Praised as a “central figure in American letters” when inducted in 2002 to the American Academy of Arts and Letters, Plimpton also enjoyed a lifetime of making literature out of nonliterary pursuits.

He boxed with Archie Moore, pitched to Willie Mays and performed as a trapeze artist for the Clyde Beatty-Cole Brothers Circus. He acted in numerous films, including “Reds” and “Good Will Hunting.” He even appeared in an episode of “The Simpsons,” playing a professor who runs a spelling bee.

But writers appreciated Plimpton for The Paris Review, the quarterly he helped found nearly in 1953 and ran for decades with eager passion. The magazine’s high reputation rested on two traditions: publishing the work of emerging authors, including Roth and Kerouac, and an unparalleled series of interviews in which Ernest Hemingway, William Faulkner and others discussed their craft.

He seemed to know everyone: athletes, actors, musicians, statesmen. He had deep connections to the political world, dating back to childhood, when Adlai Stevenson — the two-time presidential nominee — was a family friend and Jacqueline Kennedy a debutante he would see at dances. Robert Kennedy was a classmate at Harvard.

Plimpton maintained a light touch in his work, but he knew tragedy firsthand. He served as a volunteer for Robert Kennedy’s 1968 presidential run and was walking in front of him as the candidate was assassinated in the kitchen of a Los Angeles hotel.

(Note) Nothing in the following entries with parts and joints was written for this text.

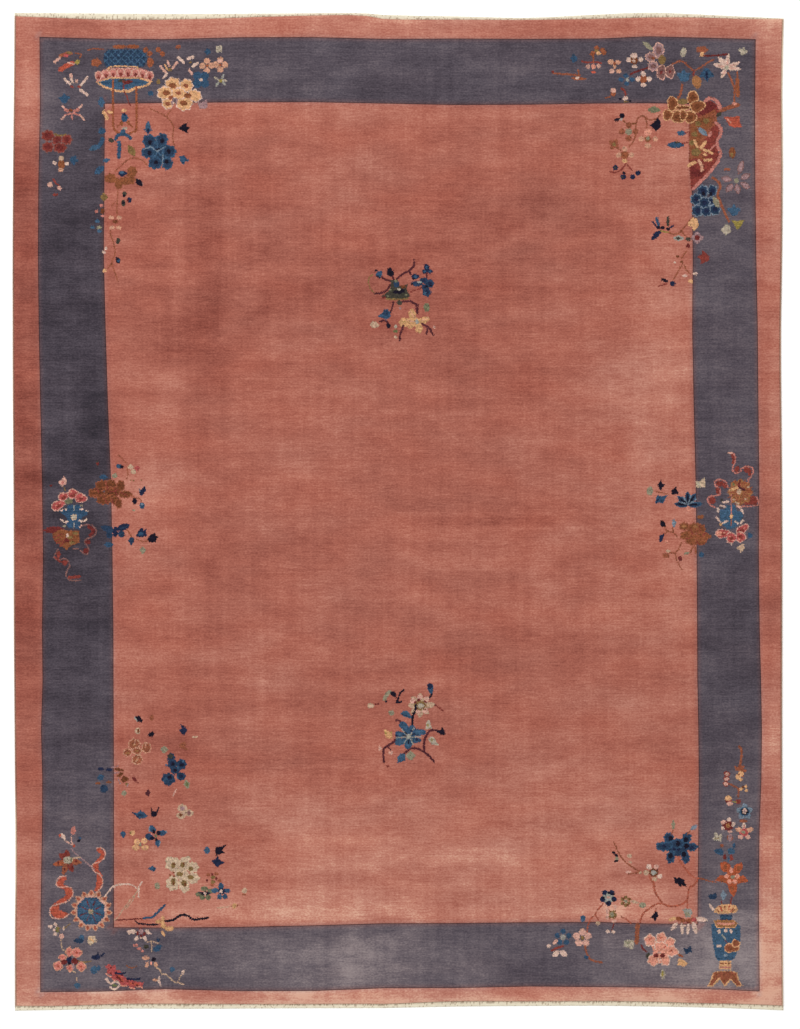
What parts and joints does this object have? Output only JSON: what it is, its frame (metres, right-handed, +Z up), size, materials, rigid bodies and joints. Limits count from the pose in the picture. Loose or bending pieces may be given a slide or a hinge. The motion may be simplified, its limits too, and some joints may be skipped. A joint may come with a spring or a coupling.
{
  "type": "hand-knotted wool rug",
  "caption": "Flat hand-knotted wool pile rug with a broad border band, narrow flat-woven end webs and overcast sides, for lying on a floor.",
  "frame": {"origin": "under the middle of the rug, on the surface that it lies on", "axes": "+Z up, +X across the rug's width, +Y along its length"},
  "size_m": [2.75, 3.5598, 0.0115],
  "materials": {
    "pile_wool": "short clipped wool pile, salmon field and guard stripe with a slate blue band and coloured flower ornaments",
    "web_cotton": "flat-woven undyed cotton, matt",
    "edge_yarn": "wool yarn overcast over the edge warps"
  },
  "bodies": {
    "root": {"rug_pile": "pile_wool", "end_web_far": "web_cotton", "end_web_near": "web_cotton", "selvedge_left": "edge_yarn", "selvedge_right": "edge_yarn"}
  },
  "joints": []
}
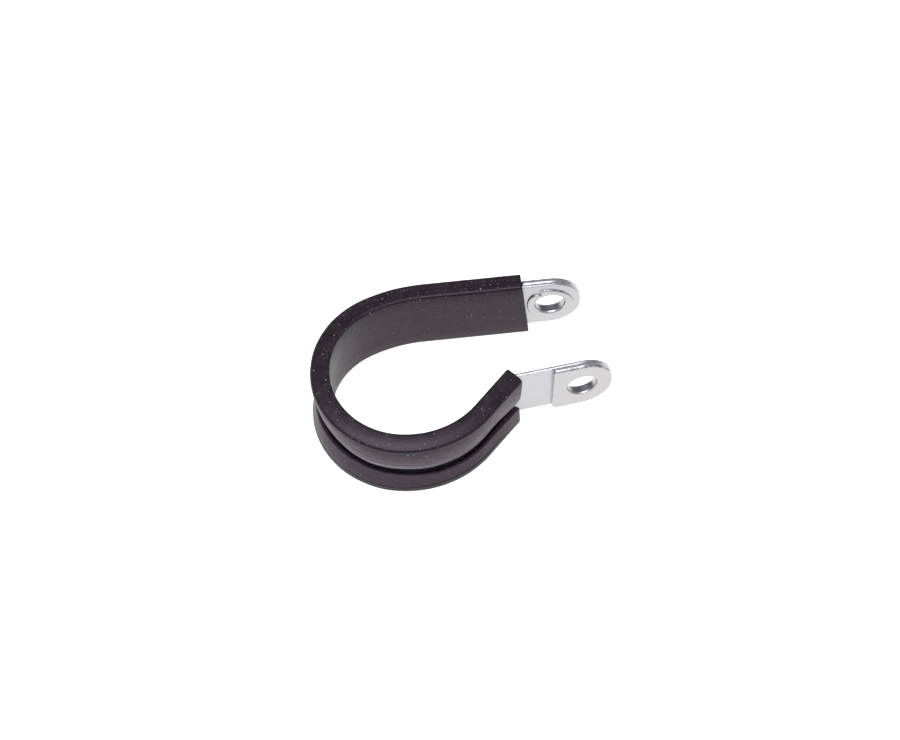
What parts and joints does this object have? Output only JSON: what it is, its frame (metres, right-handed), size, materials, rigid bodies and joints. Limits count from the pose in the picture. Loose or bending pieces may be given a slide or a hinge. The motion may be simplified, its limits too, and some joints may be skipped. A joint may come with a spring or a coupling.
{
  "type": "rubber-lined p clip",
  "caption": "Open P-shaped pipe clip: a bent zinc-plated steel strip with drilled, plate-stiffened ears, lined with a grooved rubber channel that grips a pipe or cable.",
  "frame": {"origin": "on the axis of the pipe that the loop holds, at half the strip's width", "axes": "+Z along the pipe, +X along the straight arm from the loop towards the ears, +Y from the bent arm towards the straight arm"},
  "size_m": [0.0532, 0.0342, 0.015],
  "materials": {
    "zinc_strip": "bright zinc plating on rolled steel strip",
    "zinc_plate": "bright zinc plating on a stamped plate",
    "black_rubber": "matt extruded rubber with a faint bloom"
  },
  "bodies": {
    "root": {"band": "zinc_strip", "rubber_liner": "black_rubber", "straight_arm_plate": "zinc_plate", "bent_arm_plate": "zinc_plate"}
  },
  "joints": []
}
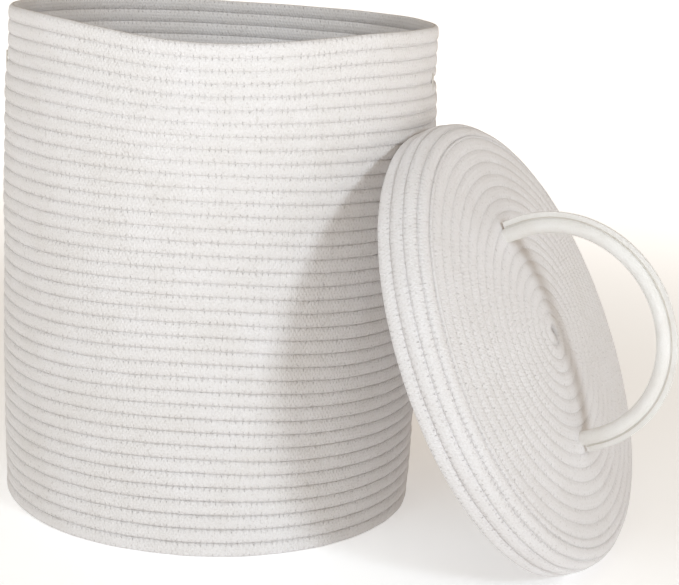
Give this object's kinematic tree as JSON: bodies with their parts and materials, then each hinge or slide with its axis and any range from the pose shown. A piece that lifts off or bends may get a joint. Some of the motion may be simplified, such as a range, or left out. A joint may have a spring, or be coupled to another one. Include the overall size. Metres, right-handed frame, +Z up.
{
  "type": "laundry hamper with lid",
  "caption": "Round laundry hamper of sewn coiled cotton rope with a loose domed rope lid leaning on its side, a looped lid handle and slit hand holes.",
  "frame": {"origin": "centre of the hamper's underside, on the floor", "axes": "+Z up along the hamper's axis; +X towards the leaning lid"},
  "size_m": [0.6551, 0.41, 0.456],
  "materials": {
    "cotton_rope": "matte",
    "sleeve_cotton": "matte",
    "sewing_thread": "matte"
  },
  "bodies": {
    "hamper": {"base_coil": "cotton_rope", "base_thread": "sewing_thread", "grip_band": "cotton_rope", "grip_thread": "sewing_thread", "rim_row": "cotton_rope", "rim_thread": "sewing_thread", "slot_tack_back_left": "sewing_thread", "slot_tack_back_right": "sewing_thread", "slot_tack_front_left": "sewing_thread", "slot_tack_front_right": "sewing_thread", "turn_up_row": "cotton_rope", "wall_band_1": "cotton_rope", "wall_band_2": "cotton_rope", "wall_band_3": "cotton_rope", "wall_thread_1": "sewing_thread", "wall_thread_2": "sewing_thread", "wall_thread_3": "sewing_thread"},
    "knot": {"lid_start_knot": "sewing_thread"},
    "lid": {"handle_end_lower": "sleeve_cotton", "handle_end_stitch_lower": "sewing_thread", "handle_end_stitch_upper": "sewing_thread", "handle_end_upper": "sleeve_cotton", "handle_rope": "cotton_rope", "handle_seam": "sewing_thread", "handle_sleeve": "sleeve_cotton", "lid_coil": "cotton_rope", "lid_coil_thread": "sewing_thread", "lid_corner_row": "cotton_rope", "lid_edge_row": "cotton_rope", "lid_seam_1": "sewing_thread", "lid_seam_2": "sewing_thread", "lid_seam_3": "sewing_thread", "lid_skirt_row": "cotton_rope", "lid_upper_row": "cotton_rope"}
  },
  "joints": [
    {"name": "lid_carry", "type": "hinge", "parent": "hamper", "child": "knot", "pos_m": [0.27938, 0, 0.4764], "axis": [0, -1, 0], "range_deg": [0, 259.79]},
    {"name": "lid_level", "type": "hinge", "parent": "knot", "child": "lid", "pos_m": [0.32892, 0, 0.20145], "axis": [0, -1, 0], "range_deg": [-196.19, 0]}
  ],
  "couplings": [
    {"joint": "lid_level", "follows": "lid_carry", "ratio": -0.75518}
  ]
}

“I had my hands around his neck,” he recalled in a 2002 interview with The Associated Press, referring to gunman Sirhan Sirhan, whom he helped wrestle to the ground. Plimpton turned his head away as he spoke, his clear voice turned foggy.

{ 1 } Comments

  1. Kelly | September 27, 2003 at 9:42 am | Permalink

    I am so glad to see that George Plimpton’s passing did not go unnoticed by the staff of Mirandala.com. (Though I’ve long known that Courtney had a soft spot for George.) I can’t believe he was only 26 when he began The Paris Review! He always seemed to me like the quintessential Ivy Leaguer, but while he’s often described as “patrician,” he never struck me as pompous.

    It’s distressing when we have so many celebrity deaths — Robert Palmer and John Ritter were both only in their 50s! Though I’m very happy that John Ritter is on the cover of People. He certainly deserves it.